James Duguid: Compared to the portrayal of Huram-abi in Kings, the Chronicler has added material connecting him closely to Oholiab, the master-craftsman who worked on the tabernacle. The list of Huram-abi’s skills in verse 14 has been expanded to include Oholiab’s skills from Exodus 38:23, and whereas 1 Kings 7:14 notes that Huram-abi’s mother was from Naphtali, Chronicles traces his genealogy among the Danites, the tribe of Oholiab. (In 1 Kings, Huram-abi is called “Hiram”—not to be confused with the king by that name.) Given the mention of Bezalel in 1:5, the Chronicler seems to be connecting Solomon and Huram-abi to the two artificers of the tabernacle, Bezalel and Oholiab. Why do you think establishing continuity between the tabernacle and the temple is so important to the Chronicler? What impact should this continuity have on Israel’s worship and faith?


A. (:17) Census of Foreigners

“And Solomon numbered all the aliens who were in the land of Israel, following the census which his father David had taken; and 153,600 were found.”

B. (:18) Commissioning of Responsibilities

“And he appointed 70,000 of them to carry loads,

and 80,000 to quarry stones in the mountains,

and 3,600 supervisors to make the people work.”

Iain Duguid: The Chronicler’s account of Solomon’s preparations, supplementing those made by David, concludes by repeating with more details the opening numbers of foreign workers (v. 2), following the pattern set by David (1 Chron. 22:2).
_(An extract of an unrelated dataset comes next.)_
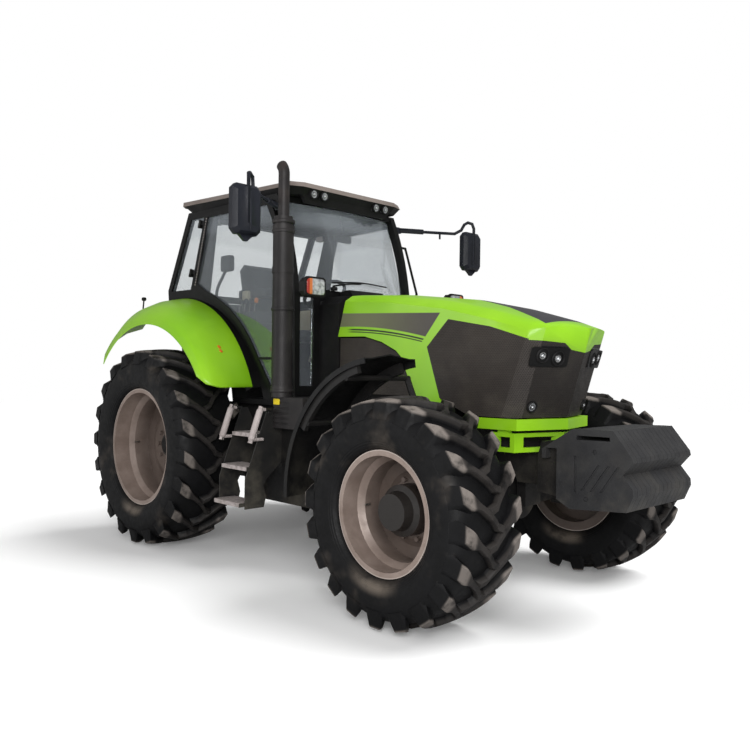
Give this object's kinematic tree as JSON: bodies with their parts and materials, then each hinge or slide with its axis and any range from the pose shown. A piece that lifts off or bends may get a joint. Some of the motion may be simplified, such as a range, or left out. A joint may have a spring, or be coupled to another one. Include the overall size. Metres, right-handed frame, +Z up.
{
  "type": "four-wheel-drive farm tractor",
  "caption": "Green four-wheel-drive row-crop tractor with cab, lifting hood, opening doors, steered front axle, front weights and rear three-point linkage.",
  "frame": {"origin": "on the ground under the middle of the overall length, on the tractor's middle plane", "axes": "+X forward, +Y to the tractor's left, +Z up"},
  "size_m": [5.363, 2.824, 3.1783],
  "materials": {
    "cast_dark": "satin paint",
    "black_plastic": "matte",
    "rim_silver": "satin warm silver",
    "tyre_rubber": "matte",
    "frame_black": "satin",
    "cab_glass": "clear",
    "roof_grey": "satin",
    "interior_grey": "matte",
    "seat_fabric": "woven",
    "cover_green": "gloss",
    "grille_brown": "fine mesh",
    "cover_green_metal": "gloss",
    "weight_iron": "satin paint",
    "shield_black": "satin",
    "lamp_clear": "clear lens"
  },
  "bodies": {
    "chassis": {"transmission": "cast_dark", "engine": "cast_dark", "front_frame": "cast_dark", "front_axle": "cast_dark", "cab_frame": "frame_black", "cab_floor": "frame_black", "cab_mounts": "black_plastic", "wheel_arches": "frame_black", "cab_windows": "cab_glass", "roof_cap": "roof_grey", "roof_fascia": "black_plastic", "roof_lamps": "lamp_clear", "dashboard": "interior_grey", "steering_wheel": "black_plastic", "seat_base": "frame_black", "seat_cushion": "seat_fabric", "seat_back": "seat_fabric", "console": "interior_grey", "rear_fenders": "cover_green", "cowl": "black_plastic", "engine_shields": "black_plastic", "bumper": "cover_green_metal", "weights": "weight_iron", "exhaust": "shield_black", "aftertreatment": "shield_black", "fuel_tank": "black_plastic", "side_box": "black_plastic", "steps": "frame_black", "mirrors": "black_plastic", "pillar_lamps": "lamp_clear", "grab_rail": "frame_black", "drawbar": "cast_dark"},
    "hood": {"hood_cover": "cover_green", "grille": "grille_brown", "head_lamps": "lamp_clear"},
    "door_left": {"door_left": "frame_black", "door_left_glass": "cab_glass"},
    "door_right": {"door_right": "frame_black", "door_right_glass": "cab_glass"},
    "steer_left": {"knuckle_left": "cast_dark", "front_fender_left": "black_plastic"},
    "steer_right": {"knuckle_right": "cast_dark", "front_fender_right": "black_plastic"},
    "front_wheel_left": {"front_rim_left": "rim_silver", "front_tyre_left": "tyre_rubber"},
    "front_wheel_right": {"front_rim_right": "rim_silver", "front_tyre_right": "tyre_rubber"},
    "rear_wheel_left": {"rear_rim_left": "rim_silver", "rear_tyre_left": "tyre_rubber"},
    "rear_wheel_right": {"rear_rim_right": "rim_silver", "rear_tyre_right": "tyre_rubber"},
    "lower_links": {"lower_links": "cast_dark"},
    "lift_rods": {"lift_rods": "cast_dark"},
    "lift_arms": {"lift_arms": "cast_dark"}
  },
  "joints": [
    {"name": "rear_wheel_left_spin", "type": "hinge", "parent": "chassis", "child": "rear_wheel_left", "pos_m": [-1.4895, 1.01, 0.85961], "axis": [0, 1, 0], "continuous": true},
    {"name": "rear_wheel_right_spin", "type": "hinge", "parent": "chassis", "child": "rear_wheel_right", "pos_m": [-1.4895, -1.01, 0.85961], "axis": [0, 1, 0], "continuous": true},
    {"name": "steering_left", "type": "hinge", "parent": "chassis", "child": "steer_left", "pos_m": [1.5435, 0.79, 0.69952], "axis": [0, 0, 1], "range_deg": [-32, 32]},
    {"name": "steering_right", "type": "hinge", "parent": "chassis", "child": "steer_right", "pos_m": [1.5435, -0.79, 0.69952], "axis": [0, 0, 1], "range_deg": [-32, 32]},
    {"name": "front_wheel_left_spin", "type": "hinge", "parent": "steer_left", "child": "front_wheel_left", "pos_m": [1.5435, 1.045, 0.69952], "axis": [0, 1, 0], "continuous": true},
    {"name": "front_wheel_right_spin", "type": "hinge", "parent": "steer_right", "child": "front_wheel_right", "pos_m": [1.5435, -1.045, 0.69952], "axis": [0, 1, 0], "continuous": true},
    {"name": "door_left_hinge", "type": "hinge", "parent": "chassis", "child": "door_left", "pos_m": [-1.477, 0.79741, 2.284], "axis": [0.3016, -0.0158, 0.9533], "range_deg": [0, 70]},
    {"name": "door_right_hinge", "type": "hinge", "parent": "chassis", "child": "door_right", "pos_m": [-1.477, -0.79741, 2.284], "axis": [-0.3016, -0.0158, -0.9533], "range_deg": [0, 70]},
    {"name": "hood_lift", "type": "hinge", "parent": "chassis", "child": "hood", "pos_m": [0.2455, 0, 2.075], "axis": [0, -1, 0], "range_deg": [0, 40]},
    {"name": "lower_links_lift", "type": "hinge", "parent": "chassis", "child": "lower_links", "pos_m": [-1.7395, 0, 0.5], "axis": [0, 1, 0], "range_deg": [-8, 20]},
    {"name": "lift_rods_swing", "type": "hinge", "parent": "lower_links", "child": "lift_rods", "pos_m": [-2.2435, 0, 0.5336], "axis": [0, 1, 0], "range_deg": [-26, 11]},
    {"name": "lift_arms_turn", "type": "hinge", "parent": "chassis", "child": "lift_arms", "pos_m": [-1.8195, 0, 1.06], "axis": [0, 1, 0], "range_deg": [-11, 26]}
  ],
  "couplings": [
    {"joint": "steering_right", "follows": "steering_left", "ratio": 1},
    {"joint": "lift_arms_turn", "follows": "lower_links_lift", "ratio": 1.259},
    {"joint": "lift_rods_swing", "follows": "lower_links_lift", "ratio": -1.279}
  ]
}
The details summarize 1 Kings 5:13–16, but the Chronicler omits the “30,000” who appear to be Israelites who worked in three shifts to help in Lebanon and mentions only “all the resident aliens who were in the land of Israel” (cf. 2 Chron. 8:9 = 1 Kings 9:22); “153,600” is his own total of the three figures matched in Kings (70,000 + 80,000 + 3,600).

Workers and resources, from within Israel and paid for from outside, some arranged by David and the rest by Solomon, are now organized and at hand. Work can begin on the temple that is “for the name of the Lord” (2 Chron. 2:1).